The personal appearance of the judge in the phoneathon presents a more difficult
question. The Indiana Code of Judicial Conduct requires that judges "shall act
at all times in a manner that promotes public confidence in the integrity
and impartiality of the judiciary." Ind. Judicial Conduct Canon 2(A). A
judge must not "allow family, social, political, or other relationships to influence the
judge's judicial conduct or judgment." Jud. Canon 2(B). The Code generally
permits a judge to speak and participate in extra-judicial activities "concerning the law,
the legal system, the administration of justice, and non-legal subjects." Jud. Canon
4(B).
See footnote
This is a valuable component of the public service provided by
the judiciary:
As a judicial officer and person specially learned in the law, a judge
is in a unique position to contribute to the improvement of the law,
the legal system, and the administration of justice, including revision of substantive and
procedural law and improvement of criminal and juvenile justice. To the extent
that time permits, a judge is encouraged to do so, either independently or
through a bar association, judicial conference or other organization dedicated to the improvement
of the law. Judges may participate in efforts to promote the fair administration
of justice, the independence of the judiciary, and the integrity of the legal
profession, . . . .
Jud. Canon 4(B), cmt.
While not strictly a bar association or judicial conference, an organization serving victims
of domestic violence is not unlike various organizations dedicated to the improvement of
the law. Indiana judges routinely appear and often speak at functions of
organizations seeking, for example, to advance juvenile justice, to improve criminal rehabilitation, to
prevent crime, and to encourage mediation and other alternative dispute resolution methods.
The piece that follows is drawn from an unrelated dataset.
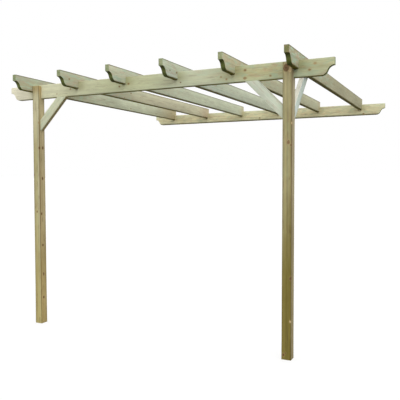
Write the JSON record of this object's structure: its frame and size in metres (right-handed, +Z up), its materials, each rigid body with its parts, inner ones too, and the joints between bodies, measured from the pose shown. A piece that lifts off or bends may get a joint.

This participation does not raise a rational inference of bias or prejudice if
such judges preside over juvenile cases, criminal sentencing proceedings, probation revocation hearings, or
jury trials. So it is with this judge's appearance and participation with
an organization seeking to assist the victims of domestic violence.
Because the historical facts recited in the defendant's affidavit do not support a
rational inference of bias or prejudice, we decline to find error in the
trial court's denial of the defendant's motion for change of judge. In
all other respects, the opinion of the Court of Appeals is summarily affirmed.
Ind. Appellate Rule 11(B)(3). The judgment of the trial court is
affirmed.
SHEPARD, C.J., and SULLIVAN, BOEHM, and RUCKER, JJ., concur.